You need _to_ read _the_ manual for _the_ motherboard and check whether it has the capability for headless mode. First try switching off in _the_ BIOS all messages (to show messages it need_s_ video and keyboard). If you_r_ motherboard ha_s_ _an_ integrated video card, you can use it. Read http://en.wikipedia.org/wiki/Headless_system.


----------



## mju76zhn (Jul 16, 2014)

*Re: Resume from S3 without video card*

Hello,

I couldn't find any information about headless mode for my mainboard. But like I've already said, I set the option "Halt On" to "No Errors", so the boot process continues although there is no video card. As I said before, normal booting from switched-off-state (I think it's S5) and shutdown/rebooting works well, only if I want to resume from S3 ("Standby") there's obviously a problem (there are also no entries in system.log for the time waking up from S3). But as far as I know the BIOS isn't involved in the resume process from S3, because when I wake it up with video card and a monitor connected, in a fraction of a second the NAS4Free console menu appears, in contrast to normal booting, when it lasts about a minute and I also can see the BIOS screen or enter it. Another example is, that I had set a system password in BIOS on another PC and I only had to enter it when rebooting or resuming from S4, but not when resuming from S3. So my assumption is, that there is a problem in the resume process of FreeBSD, but I don't have much knowledge about Unix/Linux/FreeBSD and have no idea where to search for the error.

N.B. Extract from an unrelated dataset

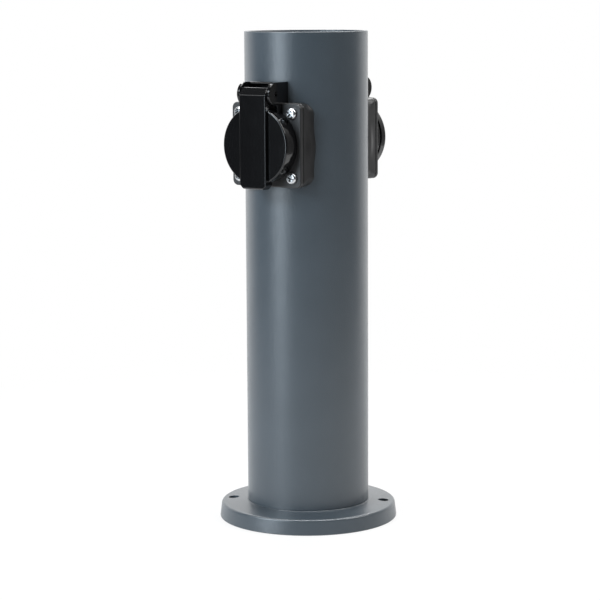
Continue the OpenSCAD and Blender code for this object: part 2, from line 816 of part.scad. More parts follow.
module earth_clip() {
    half = clip_w / 2;
    color(BRASS) difference() {
        union() {
            across(clip_w) clip_arm_side();
            mirror([0, 1, 0]) across(clip_w) clip_arm_side();
            translate([-half, earth_top - 1, carrier_back + slip])
                cube([clip_w, clip_in + clip_t - earth_top + 1, clip_t]);
            translate([-half, earth_top - earth_drop, carrier_back - 0.4])
                cube([clip_w, earth_drop, 2 * (wire_out - 2.6)]);
        }
        translate([0, earth_top - 1, wire_out]) rotate([90, 0, 0])
            cylinder(h = earth_drop, r = core_d / 2 + slip);
        translate([0, earth_top - earth_drop / 2, wire_out]) rotate([0, 90, 0])
            cylinder(h = clip_w, r = 1.2 + thread_clear);
    }
}

module clamp_screw(head_at) {
    tip = core_d / 2 + slip;
    translate([0, 0, head_at]) screw(2.4, head_at - tip, clamp_head_d, 1.6);
}

module terminal_screws() {
    color(ZINC) {
        clamp_screw_places() clamp_screw(terminal_half_w + slip);
        translate([0, earth_top - earth_drop / 2, wire_out]) rotate([0, 90, 0])
            clamp_screw(clip_w / 2 + slip);
    }
}

module flange_screws() {
    color(ZINC) for (x = [-1, 1], y = [-1, 1]) translate([x * screw_at, y * screw_at, plate_front])
        rotate([0, 0, x * 24 + y * 40]) screw(screw_d, screw_l, screw_head_d, screw_head_h);
}

module gasket_outline(grow) {
    difference() {
        rounded_square(plate_w - 2 * gasket_inset + 2 * grow, plate_corner_r);
        circle(cutout_r - grow);
    }
}

// Shell that follows the tube, under a gasket's outline
module saddle(r_in, r_out, grow) {
    intersection() {
        difference() {
            pillar_space(r_out);
            pillar_space(r_in);
        }
        linear_extrude(plate_back) gasket_outline(grow);
    }
}

module frame() {
    color(GREY) difference() {
        union() {
            linear_extrude(frame_front) rounded_square(plate_w, plate_corner_r);
            translate([-plate_w / 2 - pad_rise, -pad_h / 2, tube_r - 6])
                cube([plate_w + 2 * pad_rise, pad_h, 4]);
        }
        pillar_space(tube_r + slip);
        translate([0, 0, -eps]) cylinder(h = plate_back + eps, r = well_out_r + 5 * slip);
        plate_holes(screw_d / 2 + screw_clear, 0, plate_back);
        saddle(tube_r, tube_r + gasket_t + slip, 2 * slip);
        translate([0, 0, plate_back - gasket_t]) linear_extrude(gasket_t) gasket_outline(2 * slip);
    }
}

module frame_gasket() {
    color(RUBBER) difference() {
        saddle(tube_r + slip / 2, tube_r + gasket_t, 0);
        plate_holes(screw_d / 2 + screw_clear, 0, plate_back);
    }
}

module flange_gasket() {
    color(RUBBER) difference() {
        translate([0, 0, plate_back - gasket_t]) linear_extrude(gasket_t) gasket_outline(0);
        plate_holes(screw_d / 2 + screw_clear, 0, plate_back);
    }
}

module hinge_pin() {
    color(ZINC) translate([0, hinge_up, hinge_out]) rotate([0, 90, 0])
        cylinder(h = 2 * cheek_out - 1.2, r = pin_d / 2, center = true);
}

// Lid

// Strap seen from the side, open past its front face, where the end profile cuts it
module strap_side() {
    lip = 5.5;
    lip_back = lid_back + 0.5;
    end_slope = 1;
    slope_run = strap_top - slope_start;
    polygon([
        [-strap_drop, lip_back], [-strap_drop, strap_front - end_slope],
        [-strap_drop + end_slope + eps, strap_front + eps],
        [slope_start - eps * slope_run / slope_fall, strap_front + eps],
        [strap_top, strap_front - slope_fall], [strap_top, strap_back],
        [-strap_drop + lip, strap_back], [-strap_drop + lip - 1, lip_back]
    ]);
}

// Strap seen end on, with its long front edges rounded
module strap_section() {
    edge = strap_half - strap_edge_r;
    polygon(concat(
        [[-strap_half, lid_back], [strap_half, lid_back]],
        arc(edge, strap_front - strap_edge_r, strap_edge_r, 0, 90, 5),
        arc(-edge, strap_front - strap_edge_r, strap_edge_r, 90, 180, 5)
    ));
}

// What rounds off one lower corner of the strap
module strap_corner() {
    corner = 1.8;
    translate([strap_half - corner, -strap_drop - eps, lid_back]) difference() {
        cube([corner + eps, corner + eps, lid_h + strap_rise + eps]);
        translate([0, corner + eps, -eps]) cylinder(h = lid_h + strap_rise + 3 * eps, r = corner);
    }
}

module strap() {
    difference() {
        intersection() {
            across(strap_w + 2 * eps) strap_side();
            translate([0, strap_top + eps, 0]) rotate([90, 0, 0])
                linear_extrude(strap_drop + strap_top + 2 * eps) strap_section();
        }
        both_sides() strap_corner();
    }
}

module knuckle_side() {
    translate([hinge_up, hinge_out]) circle(knuckle_r);
    polygon([
        [hinge_up - knuckle_r, hinge_out], [hinge_up + knuckle_r, hinge_out],
        [strap_top, strap_back + 0.2], [hinge_up - knuckle_r - 1.6, strap_back + 0.2]
    ]);
}

module lid_disc() {
    edge = 0.9;
    rotate_extrude($fn = 144) polygon(concat(
        [[0, lid_back], [lid_d / 2, lid_back]],
        arc(lid_d / 2 - edge, lid_front - edge, edge, 0, 90, 5), [[0, lid_front]]
    ));
}

module lid_lug() {
    rotate([0, 0, -38]) translate([lid_d / 2 - 0.6, -1.3, lid_back]) cube([0.6 + lug_rise, 2.6, 2.4]);
}

module lid() {
    color(BLACK) difference() {
        union() {
            lid_disc();
            strap();
            lid_lug();
            both_sides() translate([strap_half - knuckle_w / 2, 0, 0]) across(knuckle_w) knuckle_side();
        }
        translate([0, 0, lid_back - eps]) cylinder(h = lid_h - lid_skin + eps, r = lid_d / 2 - lid_wall);
        translate([0, hinge_up, hinge_out]) rotate([0, 90, 0])
            cylinder(h = plate_w, r = pin_d / 2 + pin_clear, center = true);
    }
}

module lid_seal() {
    out_r = lid_d / 2 - lid_wall - slip;
    color(RUBBER) translate([0, 0, lid_back]) difference() {
        cylinder(h = lid_h - lid_skin - slip, r = out_r);
        translate([0, 0, -eps]) cylinder(h = lid_h, r = well_r + 0.2);
    }
}

// Spring round the hinge pin, with a leg to the lid's strap and a leg to the back wall
module lid_spring() {
    per_turn = 14;
    sides = 6;
    lean = 60;
    steps = spring_turns * per_turn;
    sweep = 360 * spring_turns + 180 - 2 * lean;
    r = spring_wire_d / 2;
    lid_leg = (strap_back - r - 0.2 - hinge_out - spring_r * cos(lean)) / sin(lean);
    wall_leg = (hinge_out - spring_r * cos(lean) - back_wall_front - r - 0.2) / sin(lean);
    length = spring_pitch * spring_turns;
    // Each entry holds the turn, the run along the tangent and the place along the pin
    stations = concat(
        [[lean, -lid_leg, -length / 2]],
        [for (i = [0:steps]) [lean + sweep * i / steps, 0, length * (i / steps - 0.5)]],
        [[lean + sweep, wall_leg, length / 2]]
    );
    points = [for (s = stations, k = [0:sides - 1]) let (
        a = s[0], q = 360 * k / sides, out = spring_r + r * cos(q)
    ) [
        s[2] + r * sin(q),
        hinge_up + out * sin(a) + s[1] * cos(a),
        hinge_out + out * cos(a) - s[1] * sin(a)
    ]];
    color(ZINC) polyhedron(points, skin_faces(len(stations), sides));
}

base_flange();
tube();
tube_nuts();
base_screws();
top_cap();
cap_seal();
gland_body();
gland_nut();
gland_seal();
gland_washer();
gland_locknut();
terminal_bracket();
bracket_screws();
terminal_block();
terminal_clamps();
block_screws();
earth_lug();
earth_screw();
brown_wires();
blue_wires();
earth_wires();
on_front() housing();  // front_housing
on_front() insert();  // front_insert
on_front() carrier();  // front_carrier
on_front() insert_cover();  // front_insert_cover
on_front() contacts();  // front_contacts
on_front() earth_clip();  // front_earth_clip
on_front() terminal_screws();  // front_terminal_screws
on_front() flange_screws();  // front_flange_screws
on_front() frame();  // front_frame
on_front() frame_gasket();  // front_frame_gasket
on_front() flange_gasket();  // front_flange_gasket
on_front() hinge_pin();  // front_hinge_pin
on_front() lid_spring();  // front_lid_spring
on_front() lid();  // front_lid
on_front() lid_seal();  // front_lid_seal
on_rear() housing();  // rear_housing
on_rear() insert();  // rear_insert
on_rear() carrier();  // rear_carrier
on_rear() insert_cover();  // rear_insert_cover
on_rear() contacts();  // rear_contacts
on_rear() earth_clip();  // rear_earth_clip
on_rear() terminal_screws();  // rear_terminal_screws
on_rear() flange_screws();  // rear_flange_screws
on_rear() frame();  // rear_frame
on_rear() frame_gasket();  // rear_frame_gasket
on_rear() flange_gasket();  // rear_flange_gasket
on_rear() hinge_pin();  // rear_hinge_pin
on_rear() lid_spring();  // rear_lid_spring
on_rear() lid();  // rear_lid
on_rear() lid_seal();  // rear_lid_seal
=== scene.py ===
"""Looks of the garden socket: a powder-coated pillar on a round base, with two lidded sockets.

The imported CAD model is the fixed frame. The pieces that show are built again here with rounded
edges, from sizes in millimetres that follow the solids' closely. Each rides on the CAD body that
it belongs to and stands for the node that it names. The other nodes keep their shape and get a
finish.
"""
import json
import math

import bmesh
import bpy
from mathutils import Matrix, Vector


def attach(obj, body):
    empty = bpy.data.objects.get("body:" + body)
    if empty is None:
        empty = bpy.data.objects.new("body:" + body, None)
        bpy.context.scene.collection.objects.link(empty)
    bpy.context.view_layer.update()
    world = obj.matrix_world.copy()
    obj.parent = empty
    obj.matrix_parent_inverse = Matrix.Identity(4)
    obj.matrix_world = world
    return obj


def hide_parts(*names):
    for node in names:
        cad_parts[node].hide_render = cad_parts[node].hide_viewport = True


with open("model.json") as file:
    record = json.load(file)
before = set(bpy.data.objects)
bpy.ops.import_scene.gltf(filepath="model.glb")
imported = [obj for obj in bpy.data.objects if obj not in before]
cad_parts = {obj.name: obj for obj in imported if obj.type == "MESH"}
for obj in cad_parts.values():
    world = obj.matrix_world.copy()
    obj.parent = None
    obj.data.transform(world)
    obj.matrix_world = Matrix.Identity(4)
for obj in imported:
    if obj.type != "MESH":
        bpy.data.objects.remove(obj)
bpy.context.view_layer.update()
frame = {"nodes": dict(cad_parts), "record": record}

MM = 0.001

# Pillar and base, in mm
TUBE_R, BORE_R, TUBE_LIP = 37.5, 35.5, 0.4
FOOT_Z, RIM_Z, SOCKET_Z = 11.0, 300.0, 233.5
CUTOUT_R, TUBE_SCREW_R = 22.2, 1.65
FLOOR_UNDER, FLOOR_TOP, CABLE_HOLE_R = 9.5, 12.5, 10.0
BASE_R, BASE_RIM_R, BASE_RIM_H, BASE_EDGE = 55.0, 54.0, 9.5, 1.6
BOLT_PCD, BOLT_R, BOLT_ANGLE = 94.0, 3.25, 29.0
BOSS_R, BOSS_LOW, BOSS_HIGH = 6.45, 0.02, 7.5
FOOT_SCREW_AT, FOOT_SCREW_R, FOOT_SCREW_ANGLES = 31.0, 2.3, (20, 160, 200, 340)
BRACKET_SCREW_X, BRACKET_SCREW_Y, BRACKET_SCREW_R = 8.0, 24.056, 2.05
CAP_TOP, CAP_T, CAP_EDGE = 298.5, 6.0, 0.6
CAP_GROOVE_R, CAP_GROOVE_LOW, CAP_GROOVE_HIGH = 33.15, 1.8, 4.2

# Socket sizes in mm; u runs across, w up, and d out from the pillar's axis
PLATE_W, PLATE_CORNER, PLATE_EDGE = 50.0, 3.5, 0.8
PLATE_BACK, PLATE_FRONT = 39.2, 41.9
FRAME_FRONT, FRAME_EDGE, FRAME_WALL, FRAME_SWELL = 39.0, 0.6, 1.8, 0.8
COLLAR_R, COLLAR_FRONT, COLLAR_EDGE = 22.5, 48.3, 0.5
WELL_R, WELL_OUT_R, WELL_FLOOR, INSERT_SEAT = 19.7, 21.5, 30.8, 28.6
RIB_IN, RIB_OUT, RIB_HALF, RIB_LOW, RIB_HIGH = 17.2, 21.0, 2.65, 30.9, 46.9
PIN_SPACING, PIN_BORE_R, CONTACT_R, CONTACT_TOP = 19.0, 2.45, 3.5, 29.3
CLIP_W, CLIP_IN, CLIP_OUT = 5.0, 17.0, 18.4
SCREW_AT, SCREW_CLEAR_R, SCREW_HEAD_R, SCREW_HEAD_H = 19.0, 1.9, 3.4, 2.4
HINGE_W, HINGE_D, HINGE_ROOT, PIN_R = 30.5, 48.0, 31.5, 1.5
CHEEK_IN, CHEEK_OUT, CHEEK_R = 9.7, 11.8, 6.9
HOOD_WALL, HOOD_FRONT, HOOD_EDGE, HOOD_FOOT = 1.8, 45.0, 0.9, 24.0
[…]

Sadly my motherboard doesn't have an onboard video card    As the last choice, I would buy a really cheap video card as a "dummy" that doesn't waste much energy, but my preferred solution is, to get FreeBSD resuming from S3 without video card.

Maybe someone has an idea where to search for errors?


----------



## wblock@ (Jul 16, 2014)

The freebsd-acpi mailing list might be able to provide a better answer.


----------